- Origin: United States
- Genres: Rock music
- Years active: late 1960s - early 1970s
- Labels: Philips, Bell
- Past members: *Alan Cooper *Ruth Komanoff aka Ruth Romonoff, Ruth Underwood *Lenny Laks *Steve Margoshes *Ronnie Seldin

= The Hamilton Face Band =

The Hamilton Face Band was a 5-piece rock band that was formed in the late 1960s. They recorded for the Philips and Bell record labels. Their drummer was Ruth Underwood; her maiden name, Komanoff was rendered as "Romonoff" on the sleeve of their first album. The group had success with their second album.

==Background==
The group was made up of Lenny Laks on lead vocals, Ronnie Seldin on lead guitar, Alan Cooper on bass, Steve Margoshes on keyboards and Ruth Underwood on drums. Underwood was also a vibraphonist and played that and other percussion instruments on several The Mothers of Invention/Frank Zappa albums.
==Career==
===1969===
In early April 1969, the Hamilton Face band performed at the Scene. The review of their performance was published in 12 April issue of Cash Box. According to the reviewer, they saw the band some months prior at the Cafe Au Go Go. They gave up on the band at the time as the singer wasn't up to standard, the female drummer was stiff, and the songs weren't doing it for them. They didn't do a review on that performance. However, a few months later, they caught the band again, this time at the Scene. Mercury staffers, Rick Bolsom (PR) and Anne Tansey (producer) grabbed them and told them to sit down. They were amazed at the transformation and wrote that the group had matured into a small jazz rock band. Drummer Ruth Romonoff (Komonoff) played like a rock drummer instead of a percussionist, Lenny Laks had control over his voice as did Alan Cooper. They were also alternating on bass guitar and trumpet. Keyboardist Steve Margoshes was said to be one of the most promising talents that they had seen for a long time. And Ronnie Seldin's lead guitar was said to be standout. They performed the song from their debut single, "High Why and Die Company" as well as "Speed Song" and "Choirboys / Allright"
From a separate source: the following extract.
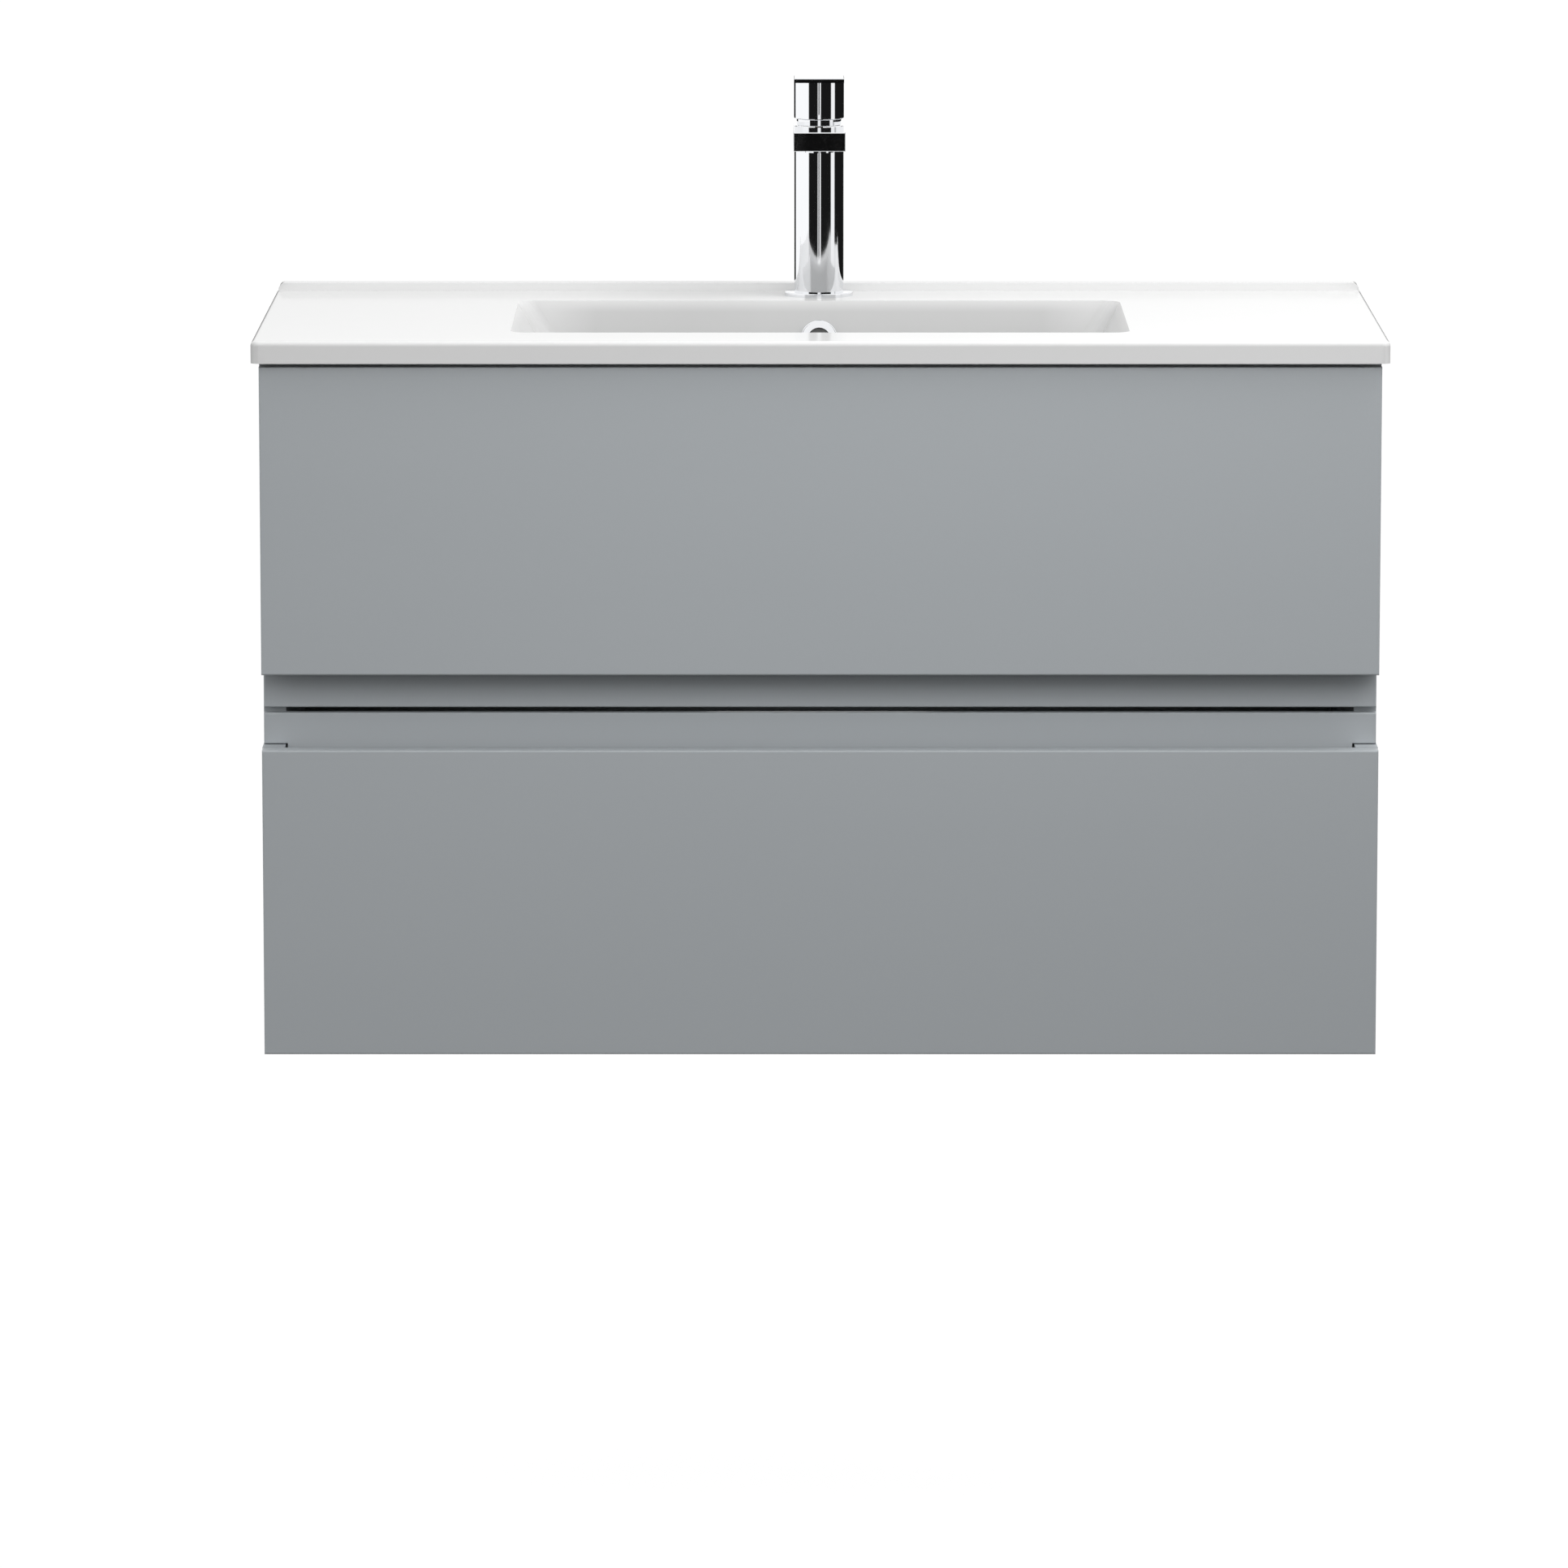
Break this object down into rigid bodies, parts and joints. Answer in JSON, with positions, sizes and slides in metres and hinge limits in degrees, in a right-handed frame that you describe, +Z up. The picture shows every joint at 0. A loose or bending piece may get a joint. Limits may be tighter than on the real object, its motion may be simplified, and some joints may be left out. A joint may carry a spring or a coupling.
{
  "type": "wall-hung vanity cabinet with basin",
  "caption": "Wall-hung bathroom vanity with wide handle-less drawers, a recessed finger groove, a shallow white basin top and a single-lever mixer tap.",
  "frame": {"origin": "centre of the wall fixings on the wall plane, on the cabinet's centre line, 462 mm above its underside", "axes": "+Y into the wall, +Z up, +X to the right of someone who faces the cabinet"},
  "size_m": [0.81, 0.36, 0.679],
  "materials": {
    "front_lacquer": "satin lacquer",
    "carcass_board": "melamine faced board, satin",
    "drawer_board": "melamine faced board, matt",
    "ceramic": "gloss glaze",
    "chrome": "polished",
    "brass": "turned",
    "zinc_steel": "zinc plated",
    "white_plastic": "moulded",
    "black_rubber": "moulded"
  },
  "bodies": {
    "cabinet": {"side_panel_left": "carcass_board", "side_panel_right": "carcass_board", "bottom_panel": "carcass_board", "top_front_rail": "carcass_board", "top_rear_rail": "carcass_board", "lower_rear_rail": "carcass_board", "back_panel": "carcass_board", "cam_fittings": "zinc_steel", "wall_plate_left": "zinc_steel", "wall_plate_right": "zinc_steel", "cabinet_hanger_left": "zinc_steel", "cabinet_hanger_right": "zinc_steel", "hanger_screws": "zinc_steel", "upper_runner_cabinet_members": "zinc_steel", "lower_runner_cabinet_members": "zinc_steel", "basin": "ceramic", "overflow_ring": "chrome", "waste_body": "brass", "waste_washer": "black_rubber", "waste_nut": "white_plastic", "tap_flange": "chrome", "tap_base_seal": "black_rubber", "tap_base_insert": "brass", "tap_body": "chrome", "aerator": "chrome", "cartridge": "white_plastic", "tap_collar": "chrome", "tap_stud": "brass", "tap_washer": "zinc_steel", "tap_nut": "brass"},
    "upper_drawer": {"upper_face_panel": "front_lacquer", "upper_spacer": "front_lacquer", "upper_inner_front": "front_lacquer", "upper_front_screws": "zinc_steel", "upper_drawer_side_left": "drawer_board", "upper_drawer_side_right": "drawer_board", "upper_drawer_back_left": "drawer_board", "upper_drawer_back_right": "drawer_board", "upper_well_side_left": "drawer_board", "upper_well_side_right": "drawer_board", "upper_well_front": "drawer_board", "upper_drawer_base": "drawer_board", "upper_runner_drawer_members": "zinc_steel"},
    "upper_runner_middle": {"upper_runner_middle_members": "zinc_steel"},
    "lower_drawer": {"lower_face_panel": "front_lacquer", "lower_spacer": "front_lacquer", "lower_inner_front": "front_lacquer", "lower_front_screws": "zinc_steel", "lower_drawer_side_left": "drawer_board", "lower_drawer_side_right": "drawer_board", "lower_drawer_back": "drawer_board", "lower_drawer_base": "drawer_board", "lower_runner_drawer_members": "zinc_steel"},
    "lower_runner_middle": {"lower_runner_middle_members": "zinc_steel"},
    "tap_swivel": {"cartridge_turret": "brass"},
    "tap_handle": {"handle_stem": "brass", "handle_knob": "chrome", "handle_lever": "chrome", "handle_grub_screw": "zinc_steel"},
    "plug": {"press_plug": "chrome"}
  },
  "joints": [
    {"name": "upper_drawer_slide", "type": "slide", "parent": "cabinet", "child": "upper_drawer", "axis": [0, -1, 0], "range_m": [0, 0.25]},
    {"name": "upper_runner_slide", "type": "slide", "parent": "cabinet", "child": "upper_runner_middle", "axis": [0, -1, 0], "range_m": [0, 0.125]},
    {"name": "lower_drawer_slide", "type": "slide", "parent": "cabinet", "child": "lower_drawer", "axis": [0, -1, 0], "range_m": [0, 0.25]},
    {"name": "lower_runner_slide", "type": "slide", "parent": "cabinet", "child": "lower_runner_middle", "axis": [0, -1, 0], "range_m": [0, 0.125]},
    {"name": "tap_temperature_turn", "type": "hinge", "parent": "cabinet", "child": "tap_swivel", "pos_m": [0, -0.044, 0.176], "axis": [0, 0, 1], "range_deg": [-45, 45]},
    {"name": "tap_lever_lift", "type": "hinge", "parent": "tap_swivel", "child": "tap_handle", "pos_m": [0, -0.044, 0.176], "axis": [-1, 0, 0], "range_deg": [0, 20]},
    {"name": "plug_press", "type": "slide", "parent": "cabinet", "child": "plug", "axis": [0, 0, -1], "range_m": [0, 0.006], "stiffness_N_per_m": 1500, "springref_m": -0.002}
  ],
  "couplings": [
    {"joint": "upper_runner_slide", "follows": "upper_drawer_slide", "ratio": 0.5},
    {"joint": "lower_runner_slide", "follows": "lower_drawer_slide", "ratio": 0.5}
  ]
}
Their debut album was also due for immanent release.
====Debut album and single====
Their self-titled album which was produced by Anne Tansey was released in April. It was a Special Merit Pick in the 19 April issue of Billboard. Referring to their debut album as auspicious, the reviewer also wrote that with its tight musicianship, it would appeal to underground markets, and it had several winning numbers on it including the first rate instrumental, "Speed Song" and other tracks, "High Why and Die Company" "Trying to Get Up to You" and "Slippery Sweet".

Their single "High Why and Die Company" bw "Banana Song" which was produced by Anne Tansey was released on Philips 40603. It was reviewed in the 19 April issue of Record World, where it was a four star pick. The reviewer wrote that they were getting it all together and playing it like it sells.
====Further activities====
On Tuesday 1 July 1969, the Hamilton Face Band played at Ungano's in New York. Fred Kirby's review of their performance was published in the 12 July issue of Billboard. He pointed out that the quintet's line up was the same as credited on their album, but there were some slight changes on duties when it came to them playing live. The less complicated, harder sound that they were said to have changed to was evident in the song, "No More Blues". Some of the better material performed were the album tracks, "High Why and Die Company", a driving song and the more laid back "Steamwhistle". Overall, the review was positive with Kirby finishing off with informing the reader that their new format was closer to today's sound.
===1970===
The Hamilton Face band played at the Bitter End in New York on 18 February 1970. The review by Fred Kirby was published in the 28 February issue of Billboard. The review was very positive with the drummer now being referred to as Ruth Underwood. The material they covered included songs, "Who Did You Fool Today" and "Ghost of a Highway Child", which were from their Bell album.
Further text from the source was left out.